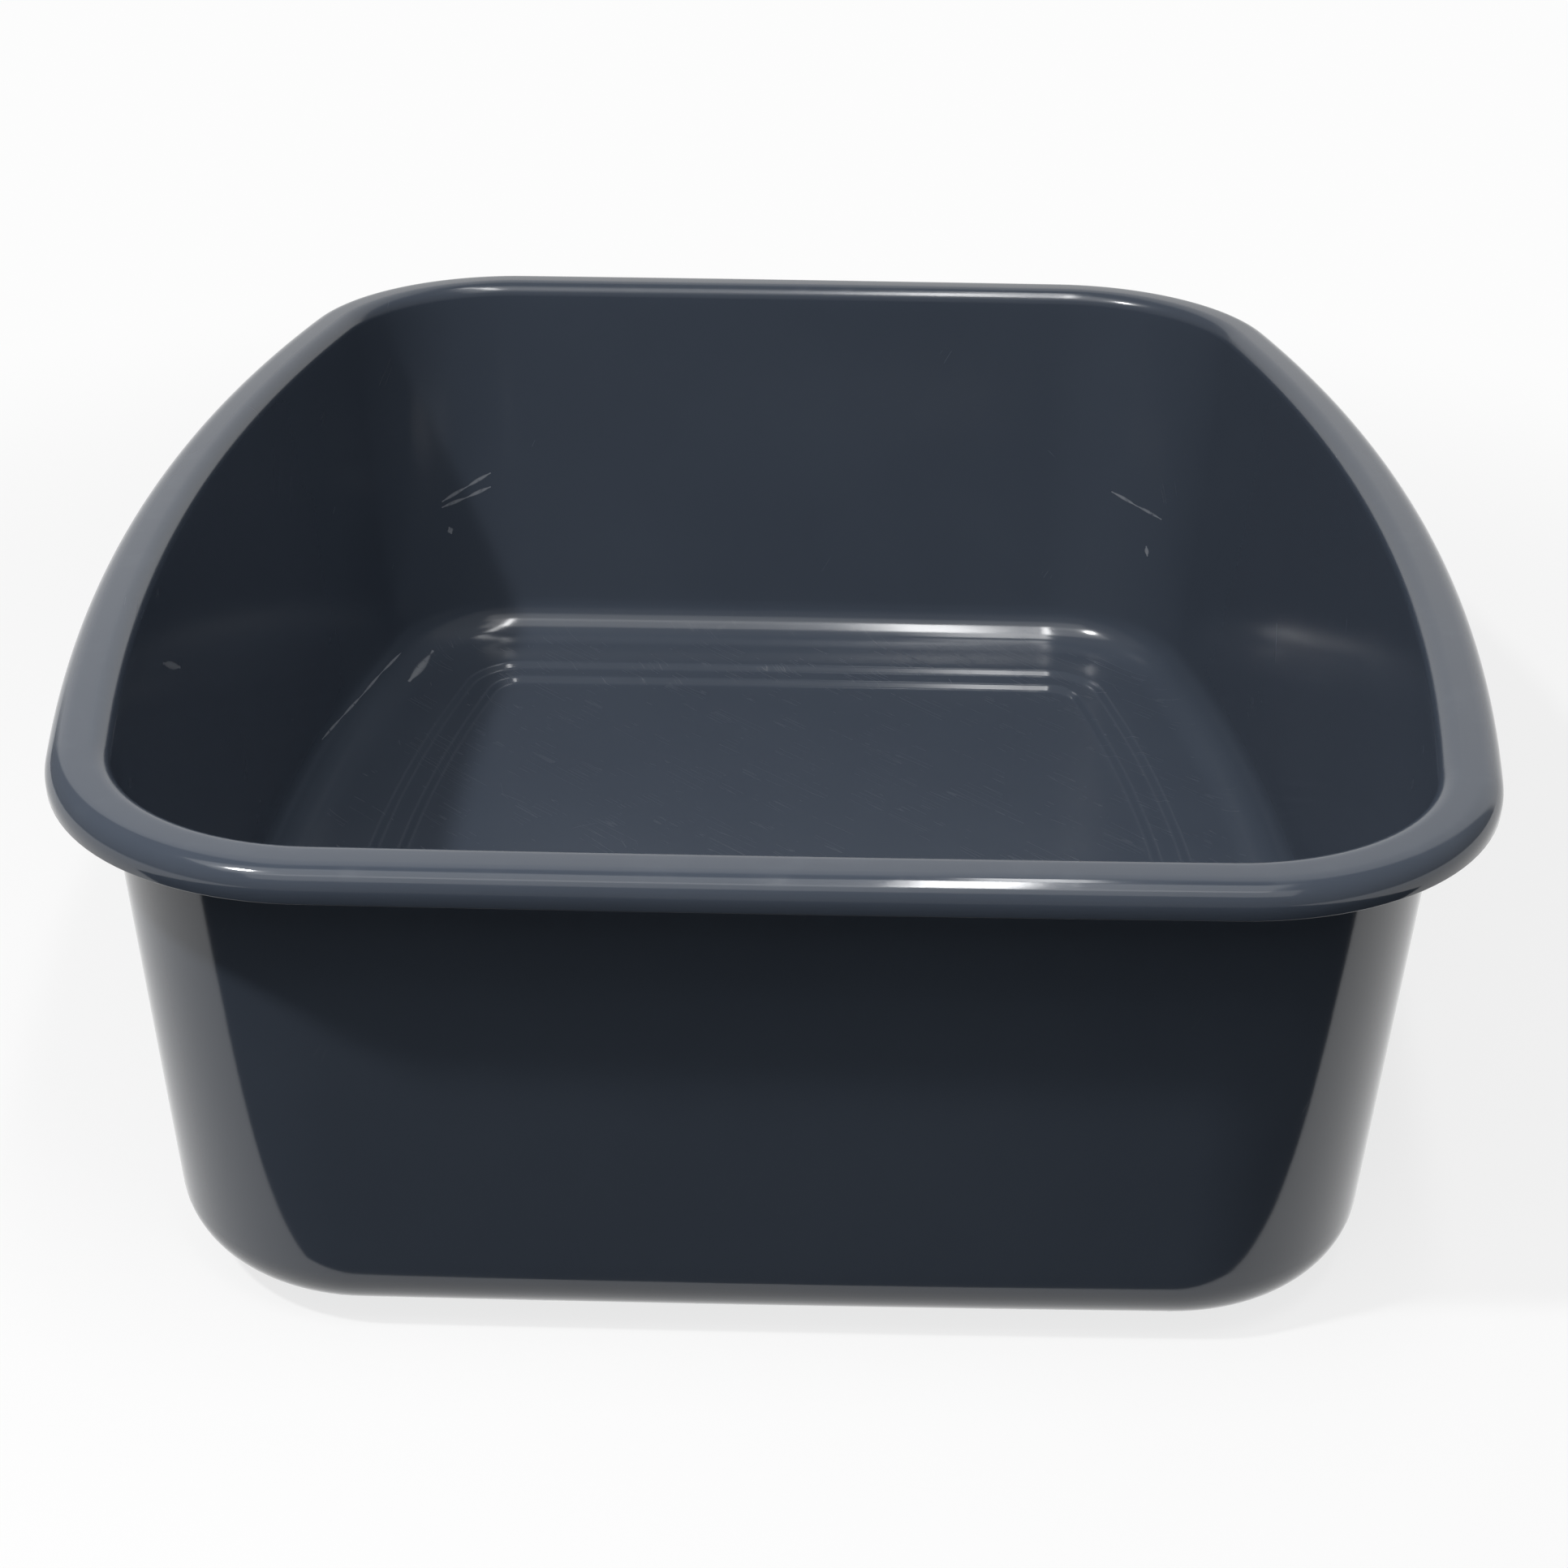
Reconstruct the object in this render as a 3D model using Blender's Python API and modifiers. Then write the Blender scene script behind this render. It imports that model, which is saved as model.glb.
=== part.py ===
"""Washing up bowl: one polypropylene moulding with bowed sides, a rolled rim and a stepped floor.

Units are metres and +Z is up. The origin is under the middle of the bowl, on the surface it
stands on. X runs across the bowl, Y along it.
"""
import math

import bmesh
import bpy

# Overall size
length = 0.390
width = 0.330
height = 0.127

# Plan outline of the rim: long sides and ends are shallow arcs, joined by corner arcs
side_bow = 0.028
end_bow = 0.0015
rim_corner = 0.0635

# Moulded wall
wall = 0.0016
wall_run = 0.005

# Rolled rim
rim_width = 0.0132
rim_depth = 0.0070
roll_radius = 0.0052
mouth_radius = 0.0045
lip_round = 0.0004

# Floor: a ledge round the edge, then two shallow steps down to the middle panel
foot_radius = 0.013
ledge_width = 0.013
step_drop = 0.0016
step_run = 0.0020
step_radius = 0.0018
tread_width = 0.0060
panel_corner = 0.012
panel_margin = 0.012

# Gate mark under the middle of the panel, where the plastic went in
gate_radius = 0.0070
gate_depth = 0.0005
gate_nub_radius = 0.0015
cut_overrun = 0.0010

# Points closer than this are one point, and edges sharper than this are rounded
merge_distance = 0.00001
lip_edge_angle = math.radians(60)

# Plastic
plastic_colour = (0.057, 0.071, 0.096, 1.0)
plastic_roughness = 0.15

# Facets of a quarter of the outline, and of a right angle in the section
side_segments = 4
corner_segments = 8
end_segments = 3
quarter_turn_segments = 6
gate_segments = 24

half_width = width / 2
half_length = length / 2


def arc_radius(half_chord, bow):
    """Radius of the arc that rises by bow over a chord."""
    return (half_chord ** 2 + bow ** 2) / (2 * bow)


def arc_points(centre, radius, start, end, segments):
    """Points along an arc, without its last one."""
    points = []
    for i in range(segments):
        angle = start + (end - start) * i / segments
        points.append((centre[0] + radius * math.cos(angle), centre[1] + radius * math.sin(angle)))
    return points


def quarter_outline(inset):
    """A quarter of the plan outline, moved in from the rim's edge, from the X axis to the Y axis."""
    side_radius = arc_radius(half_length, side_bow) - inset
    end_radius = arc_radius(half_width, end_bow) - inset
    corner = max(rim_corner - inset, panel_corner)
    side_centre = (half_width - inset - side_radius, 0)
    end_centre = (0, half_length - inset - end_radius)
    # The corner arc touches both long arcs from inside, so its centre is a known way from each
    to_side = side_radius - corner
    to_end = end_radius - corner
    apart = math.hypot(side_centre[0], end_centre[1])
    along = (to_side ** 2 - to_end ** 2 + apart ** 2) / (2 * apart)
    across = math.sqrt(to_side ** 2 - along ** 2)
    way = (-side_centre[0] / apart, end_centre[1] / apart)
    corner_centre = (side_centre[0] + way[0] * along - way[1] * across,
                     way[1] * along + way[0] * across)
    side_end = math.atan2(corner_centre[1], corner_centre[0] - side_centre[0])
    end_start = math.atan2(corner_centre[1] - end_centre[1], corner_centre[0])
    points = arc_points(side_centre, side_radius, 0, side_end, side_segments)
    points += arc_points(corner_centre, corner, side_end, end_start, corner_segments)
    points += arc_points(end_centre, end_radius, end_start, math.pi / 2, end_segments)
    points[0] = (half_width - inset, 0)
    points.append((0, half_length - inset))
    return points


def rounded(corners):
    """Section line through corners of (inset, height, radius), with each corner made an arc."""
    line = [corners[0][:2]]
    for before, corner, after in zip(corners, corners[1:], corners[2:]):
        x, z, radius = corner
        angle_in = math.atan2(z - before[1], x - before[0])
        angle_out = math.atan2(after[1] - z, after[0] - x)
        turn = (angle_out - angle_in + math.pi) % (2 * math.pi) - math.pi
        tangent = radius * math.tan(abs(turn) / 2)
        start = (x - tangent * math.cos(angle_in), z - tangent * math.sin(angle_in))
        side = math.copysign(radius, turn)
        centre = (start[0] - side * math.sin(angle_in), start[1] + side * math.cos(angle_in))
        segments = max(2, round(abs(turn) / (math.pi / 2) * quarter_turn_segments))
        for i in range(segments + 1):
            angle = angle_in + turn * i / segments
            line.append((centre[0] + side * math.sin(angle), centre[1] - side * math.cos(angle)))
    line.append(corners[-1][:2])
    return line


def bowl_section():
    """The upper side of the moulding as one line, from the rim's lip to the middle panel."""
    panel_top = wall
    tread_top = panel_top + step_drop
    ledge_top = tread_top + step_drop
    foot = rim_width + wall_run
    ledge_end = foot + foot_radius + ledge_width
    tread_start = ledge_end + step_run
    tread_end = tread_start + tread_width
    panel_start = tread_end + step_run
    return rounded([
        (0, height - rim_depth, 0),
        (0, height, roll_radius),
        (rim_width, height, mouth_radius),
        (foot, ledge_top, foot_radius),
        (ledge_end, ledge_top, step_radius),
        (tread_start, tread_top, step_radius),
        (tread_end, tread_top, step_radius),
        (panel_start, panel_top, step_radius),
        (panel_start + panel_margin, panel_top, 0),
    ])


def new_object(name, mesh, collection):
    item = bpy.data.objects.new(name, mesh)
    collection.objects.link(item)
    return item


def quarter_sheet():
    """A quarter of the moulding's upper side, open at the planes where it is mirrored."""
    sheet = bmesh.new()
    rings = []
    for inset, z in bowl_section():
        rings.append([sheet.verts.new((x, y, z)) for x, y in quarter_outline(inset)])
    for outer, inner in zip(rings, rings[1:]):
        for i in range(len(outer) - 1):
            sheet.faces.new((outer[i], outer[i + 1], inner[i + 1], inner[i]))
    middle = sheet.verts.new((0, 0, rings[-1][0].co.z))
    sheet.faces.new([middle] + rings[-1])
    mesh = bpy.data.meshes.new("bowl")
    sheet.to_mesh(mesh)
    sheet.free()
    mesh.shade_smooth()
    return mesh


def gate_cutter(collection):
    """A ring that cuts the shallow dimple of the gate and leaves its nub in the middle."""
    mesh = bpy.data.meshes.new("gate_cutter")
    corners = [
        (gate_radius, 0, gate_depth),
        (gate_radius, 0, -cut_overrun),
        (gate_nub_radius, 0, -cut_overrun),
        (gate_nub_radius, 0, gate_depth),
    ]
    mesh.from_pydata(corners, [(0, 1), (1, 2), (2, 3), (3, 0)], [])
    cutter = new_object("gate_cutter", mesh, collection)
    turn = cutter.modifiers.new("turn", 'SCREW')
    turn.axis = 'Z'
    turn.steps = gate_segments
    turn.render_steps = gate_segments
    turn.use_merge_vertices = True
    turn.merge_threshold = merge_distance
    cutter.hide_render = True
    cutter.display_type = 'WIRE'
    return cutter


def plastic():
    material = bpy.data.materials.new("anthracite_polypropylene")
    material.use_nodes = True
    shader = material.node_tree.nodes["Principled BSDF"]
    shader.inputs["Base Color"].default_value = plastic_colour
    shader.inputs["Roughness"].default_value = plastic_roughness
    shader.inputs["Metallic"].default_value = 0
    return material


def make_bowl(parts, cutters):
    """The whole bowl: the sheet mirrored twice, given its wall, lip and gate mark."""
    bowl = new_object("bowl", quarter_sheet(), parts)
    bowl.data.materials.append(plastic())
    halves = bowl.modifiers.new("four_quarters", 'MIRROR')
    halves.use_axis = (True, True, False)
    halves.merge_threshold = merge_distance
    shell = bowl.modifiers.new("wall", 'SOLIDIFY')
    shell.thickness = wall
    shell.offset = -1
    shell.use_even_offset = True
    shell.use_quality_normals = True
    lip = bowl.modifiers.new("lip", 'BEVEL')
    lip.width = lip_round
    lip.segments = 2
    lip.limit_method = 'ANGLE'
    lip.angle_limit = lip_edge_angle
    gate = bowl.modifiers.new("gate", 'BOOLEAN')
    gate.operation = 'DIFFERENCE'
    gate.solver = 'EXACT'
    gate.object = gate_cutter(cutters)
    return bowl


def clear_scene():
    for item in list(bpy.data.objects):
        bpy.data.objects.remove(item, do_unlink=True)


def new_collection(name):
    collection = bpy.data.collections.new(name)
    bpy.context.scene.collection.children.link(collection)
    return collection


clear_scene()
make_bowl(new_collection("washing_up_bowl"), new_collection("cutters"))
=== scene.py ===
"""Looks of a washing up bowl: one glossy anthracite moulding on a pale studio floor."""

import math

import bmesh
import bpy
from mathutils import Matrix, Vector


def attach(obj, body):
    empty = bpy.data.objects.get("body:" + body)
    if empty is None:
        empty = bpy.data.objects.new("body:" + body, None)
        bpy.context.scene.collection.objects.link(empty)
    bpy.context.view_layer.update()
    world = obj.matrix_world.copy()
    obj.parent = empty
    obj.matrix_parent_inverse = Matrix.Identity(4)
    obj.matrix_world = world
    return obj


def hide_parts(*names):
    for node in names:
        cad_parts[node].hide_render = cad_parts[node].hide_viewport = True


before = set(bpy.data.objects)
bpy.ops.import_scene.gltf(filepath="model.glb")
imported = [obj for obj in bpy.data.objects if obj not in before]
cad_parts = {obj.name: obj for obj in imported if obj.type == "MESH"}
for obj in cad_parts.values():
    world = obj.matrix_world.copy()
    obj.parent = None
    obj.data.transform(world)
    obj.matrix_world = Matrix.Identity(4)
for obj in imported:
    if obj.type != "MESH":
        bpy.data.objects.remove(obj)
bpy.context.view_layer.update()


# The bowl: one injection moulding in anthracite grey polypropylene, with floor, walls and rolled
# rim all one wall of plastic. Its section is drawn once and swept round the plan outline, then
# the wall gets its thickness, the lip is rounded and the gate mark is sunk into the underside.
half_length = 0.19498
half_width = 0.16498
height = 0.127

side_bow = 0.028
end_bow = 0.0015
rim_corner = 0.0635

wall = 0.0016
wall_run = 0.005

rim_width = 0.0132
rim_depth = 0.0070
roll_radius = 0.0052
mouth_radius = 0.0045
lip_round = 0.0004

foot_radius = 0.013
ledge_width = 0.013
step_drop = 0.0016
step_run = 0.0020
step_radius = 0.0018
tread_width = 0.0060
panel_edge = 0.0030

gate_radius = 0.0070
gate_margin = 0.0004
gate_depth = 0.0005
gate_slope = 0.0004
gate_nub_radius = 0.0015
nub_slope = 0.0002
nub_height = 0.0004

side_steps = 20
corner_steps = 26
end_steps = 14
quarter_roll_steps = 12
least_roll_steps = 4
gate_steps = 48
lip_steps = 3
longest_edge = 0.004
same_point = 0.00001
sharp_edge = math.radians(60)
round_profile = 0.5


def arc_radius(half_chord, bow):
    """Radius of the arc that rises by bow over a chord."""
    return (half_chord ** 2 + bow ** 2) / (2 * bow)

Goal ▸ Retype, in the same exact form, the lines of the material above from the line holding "lip.width = lip_round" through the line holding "obj.parent = None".

Written answer ▸
    lip.width = lip_round
    lip.segments = 2
    lip.limit_method = 'ANGLE'
    lip.angle_limit = lip_edge_angle
    gate = bowl.modifiers.new("gate", 'BOOLEAN')
    gate.operation = 'DIFFERENCE'
    gate.solver = 'EXACT'
    gate.object = gate_cutter(cutters)
    return bowl


def clear_scene():
    for item in list(bpy.data.objects):
        bpy.data.objects.remove(item, do_unlink=True)


def new_collection(name):
    collection = bpy.data.collections.new(name)
    bpy.context.scene.collection.children.link(collection)
    return collection


clear_scene()
make_bowl(new_collection("washing_up_bowl"), new_collection("cutters"))
=== scene.py ===
"""Looks of a washing up bowl: one glossy anthracite moulding on a pale studio floor."""

import math

import bmesh
import bpy
from mathutils import Matrix, Vector


def attach(obj, body):
    empty = bpy.data.objects.get("body:" + body)
    if empty is None:
        empty = bpy.data.objects.new("body:" + body, None)
        bpy.context.scene.collection.objects.link(empty)
    bpy.context.view_layer.update()
    world = obj.matrix_world.copy()
    obj.parent = empty
    obj.matrix_parent_inverse = Matrix.Identity(4)
    obj.matrix_world = world
    return obj


def hide_parts(*names):
    for node in names:
        cad_parts[node].hide_render = cad_parts[node].hide_viewport = True


before = set(bpy.data.objects)
bpy.ops.import_scene.gltf(filepath="model.glb")
imported = [obj for obj in bpy.data.objects if obj not in before]
cad_parts = {obj.name: obj for obj in imported if obj.type == "MESH"}
for obj in cad_parts.values():
    world = obj.matrix_world.copy()
    obj.parent = None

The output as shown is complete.